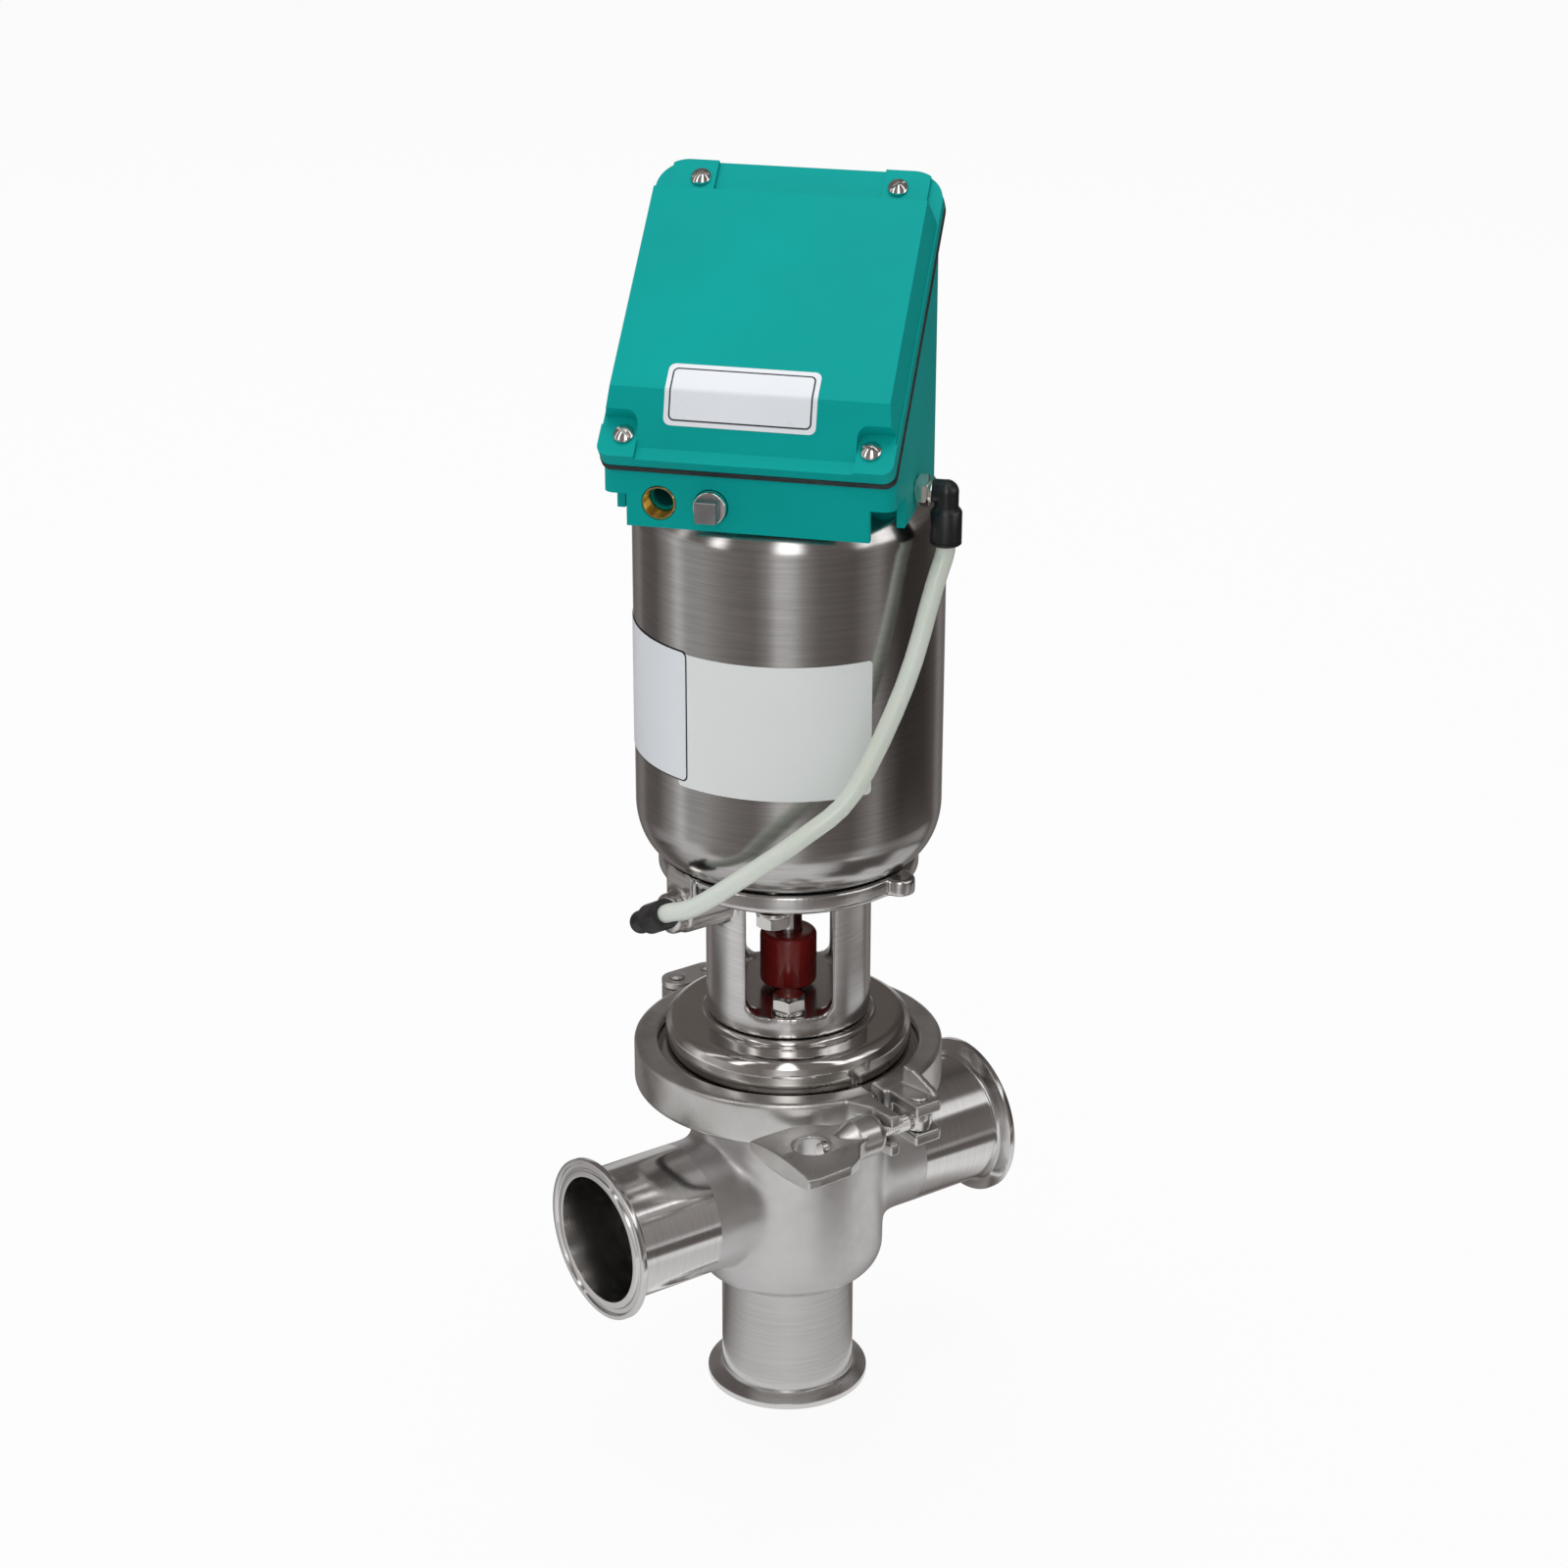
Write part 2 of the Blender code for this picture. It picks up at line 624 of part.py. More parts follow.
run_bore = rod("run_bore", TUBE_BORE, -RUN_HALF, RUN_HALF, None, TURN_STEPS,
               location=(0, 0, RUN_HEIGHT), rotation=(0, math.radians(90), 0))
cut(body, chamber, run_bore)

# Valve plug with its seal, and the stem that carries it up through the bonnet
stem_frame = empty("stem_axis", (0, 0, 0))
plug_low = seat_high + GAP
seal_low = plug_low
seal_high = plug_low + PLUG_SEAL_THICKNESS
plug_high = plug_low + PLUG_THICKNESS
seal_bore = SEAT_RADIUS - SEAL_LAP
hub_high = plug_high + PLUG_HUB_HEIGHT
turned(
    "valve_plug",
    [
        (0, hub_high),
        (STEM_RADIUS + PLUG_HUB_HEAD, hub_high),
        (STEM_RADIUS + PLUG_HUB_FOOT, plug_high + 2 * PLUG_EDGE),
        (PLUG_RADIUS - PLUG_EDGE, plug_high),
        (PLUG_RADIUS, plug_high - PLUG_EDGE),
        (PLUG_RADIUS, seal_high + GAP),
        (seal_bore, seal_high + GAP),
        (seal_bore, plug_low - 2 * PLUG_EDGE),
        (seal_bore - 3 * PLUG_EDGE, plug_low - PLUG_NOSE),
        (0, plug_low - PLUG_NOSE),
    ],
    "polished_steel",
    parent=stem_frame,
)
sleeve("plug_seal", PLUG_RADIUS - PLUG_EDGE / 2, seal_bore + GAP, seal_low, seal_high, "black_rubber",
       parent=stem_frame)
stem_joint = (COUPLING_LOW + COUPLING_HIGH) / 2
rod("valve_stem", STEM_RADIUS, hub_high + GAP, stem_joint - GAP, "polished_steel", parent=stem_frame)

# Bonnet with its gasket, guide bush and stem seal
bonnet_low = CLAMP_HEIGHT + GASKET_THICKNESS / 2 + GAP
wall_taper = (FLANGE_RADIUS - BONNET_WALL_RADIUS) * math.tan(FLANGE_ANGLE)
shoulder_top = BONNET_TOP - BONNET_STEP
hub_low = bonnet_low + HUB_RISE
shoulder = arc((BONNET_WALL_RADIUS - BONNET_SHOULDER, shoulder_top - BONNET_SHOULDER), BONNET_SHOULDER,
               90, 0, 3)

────

▶ _BRIEF_:
Beginning at the top of the data, extract each line through the line containing "cut(body, chamber, run_bore)" and return those lines exactly, with nothing added.

▶ _RIGHT ANSWER_:
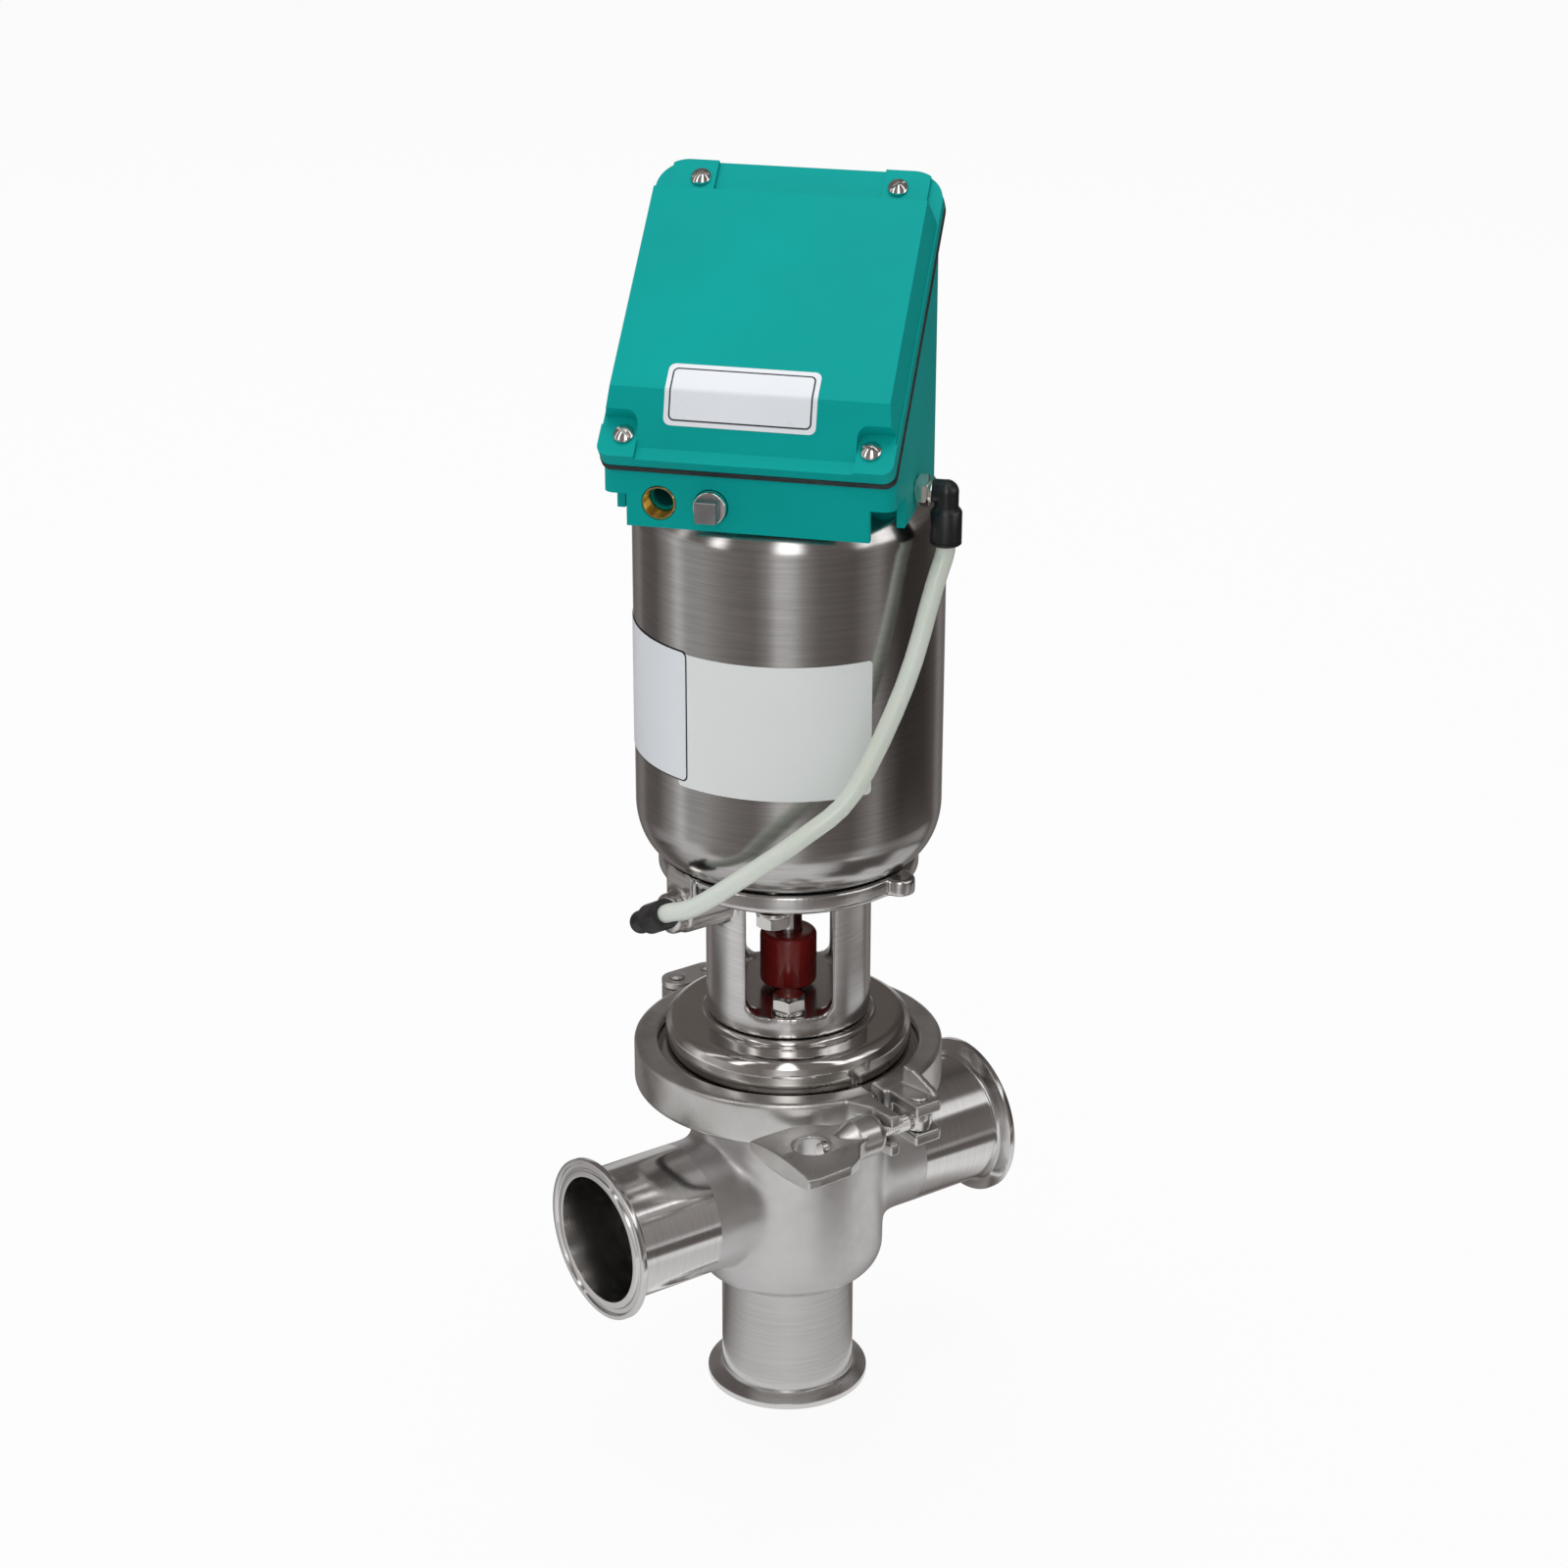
Write part 2 of the Blender code for this picture. It picks up at line 624 of part.py. More parts follow.
run_bore = rod("run_bore", TUBE_BORE, -RUN_HALF, RUN_HALF, None, TURN_STEPS,
               location=(0, 0, RUN_HEIGHT), rotation=(0, math.radians(90), 0))
cut(body, chamber, run_bore)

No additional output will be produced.